Elli yıldan fazla sürede toplumun alt katmanlarından cemaat örgütlenmesi ile yükselen gizil güç, iktidarını da parlamentoya taşırken bir “demokrasi” söylemi dillere pelesenk oldu. Biat kültürü ile cemaate, erzak kolileri ile siyasete köleleştirilerek özgürlüğünden ve bireysel davranışından yoksun kitleler üzerinde yükselen siyaset topluma demokrasi getirecekti. Heyhat! Siyasi güç, bir yandan dershaneleri kapatarak, diğer yandan da, toplumun dincilik duygusunu sömürürcesine, hemen tüm okulları imam hatipleştirerek, başlangıçta desteğini aldığı cemaatin dershaneler sürecinde hakim olduğu nesil yetiştirme erkini elinden almaya yeltendi. Hukuk, özgürlük ve demokrasi adına, ne dershanelere ve tarikatların gençlere kanca atmasına ne de okulların imam hatipleştirilmesine güçlü ses çıkarabildi.

Gerektiği yer ve zamanda gerçek anlamda hukuku (her ne kadar sistemin üst yapısı olsa da!), mağdurları ve toplumu düşünmeyen hukuk, her ne hikmetse, şimdilerde tüm bunları düşünür olarak, meydanları arşınlıyor. Amaç mağdurları kurtarmak ise, biraz geç değil mi! Mağdurları kurtarmak adına atılan adımlar, bazı siyasileri ya da bir gurubu diğeri aleyhine ve/veya aileleri de kurtaracaksa böyle bir hukuk olur mu?

Evet, olur! Çünkü hukuk kurumsal dokusu ile devletin ideolojik aygıtı, örgütsel yapısı ile de baskı aygıtıdır. Siyaset böyle olur mu? Evet, o da olur!
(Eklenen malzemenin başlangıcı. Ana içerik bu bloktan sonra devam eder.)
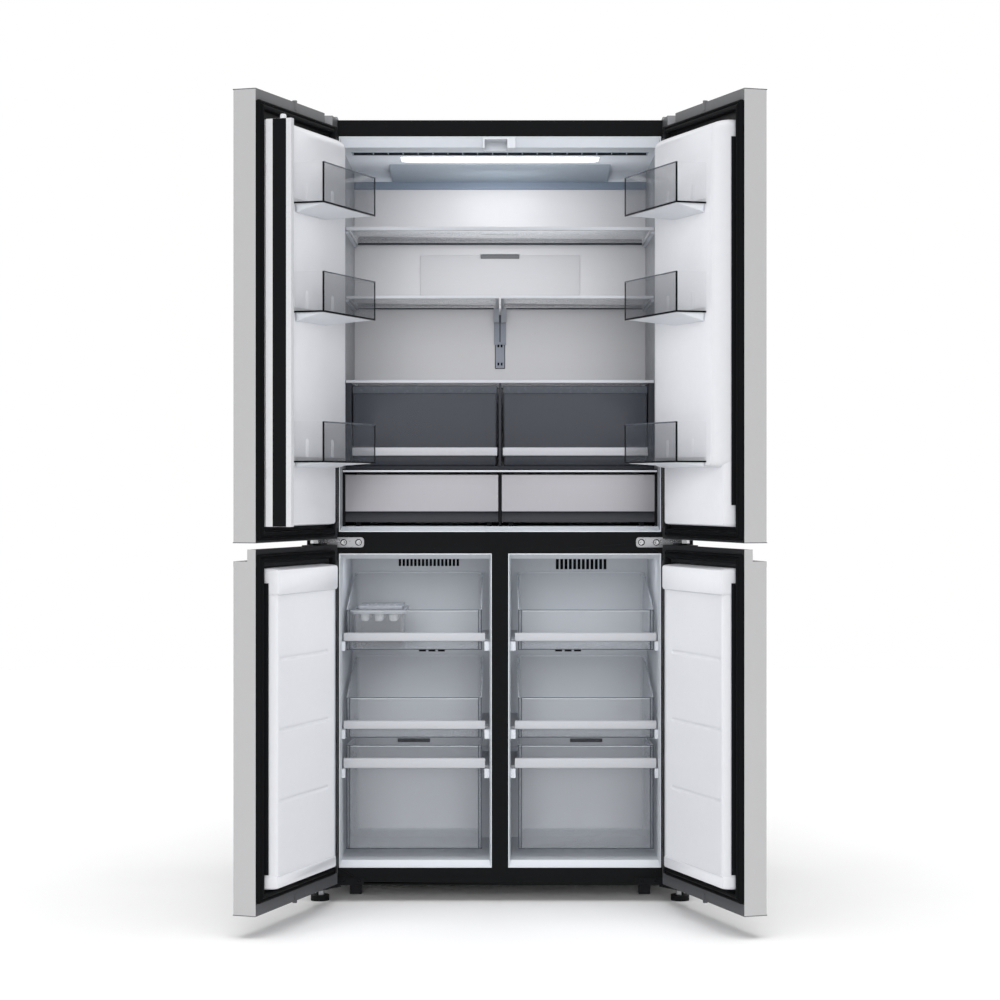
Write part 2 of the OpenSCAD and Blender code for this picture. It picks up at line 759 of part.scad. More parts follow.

Çünkü “eş başkanlık” vb gibi hayali rütbelerle süslenip yağlanarak meydanlara sürülen siyasilerin kâh hırs ve gafletlerinden, kâh manipülasyonlarla şaşırtılarak toplumu sürükledikleri kaostan yararlanılarak toplumlar emperyalistler tarafından denetlenmekte, hatta siyasi işgale uğratılmaktadır. Siyasi işgal ise görünür şekilde “el eli” ile değil, “yar eli” (!) ile yapılır. Ne var ki, yar eli seçiminde başlangıçta yanlış yapılmış ya da verilmiş görev dışına çıkılmışsa, tereddüt edilmeden ipi çekilir. Günümüzün savaşları artık silahla değil, ekonomik ya da politik süreçlerle sürdürülmektedir. Yarım asra yakın süre içinde ülkenin dincilik karanlığına boğulması da, karanlığın olgunlaştığı dönemde iktidara taşınması da, emperyalistlerin iç hainler eli ile toplum üzerinde sürdürdüğü gizli işgal harekâtıdır. Emperyalizmin olağanüstü güçlendiği küreselleşme döneminde yaşanan son çatışmalar, çatışmalarda burjuva hukukunun dahi ayak altına alınması, siyasilerin üzerinde dolaşan şaibe bulutları, siyasilerin bu hukuk yapısında dahi kendilerini aklamaya yeltenmek yerine, yakışık almayan dolambaçlı yollara sapması, siyasetin burjuva hukukunu dahi çiğnemesi salt bir iç olay olmayıp, emperyalizmin Ortadoğu politikasının uzantısı olarak, Türkiye’nin çökertilmesine hizmet eden sürecin aşamalarıdır. Bu sürece mutlaka karşı çıkmak bir kurtuluş ve özgürlük mücadelesidir. Bu mücadele, öncelikle bu iktidara, saniyen emperyalizm destekli tüm iktidarlara karşı olarak, yeni kadro ve ekonomik yapılanma ile olanaklıdır.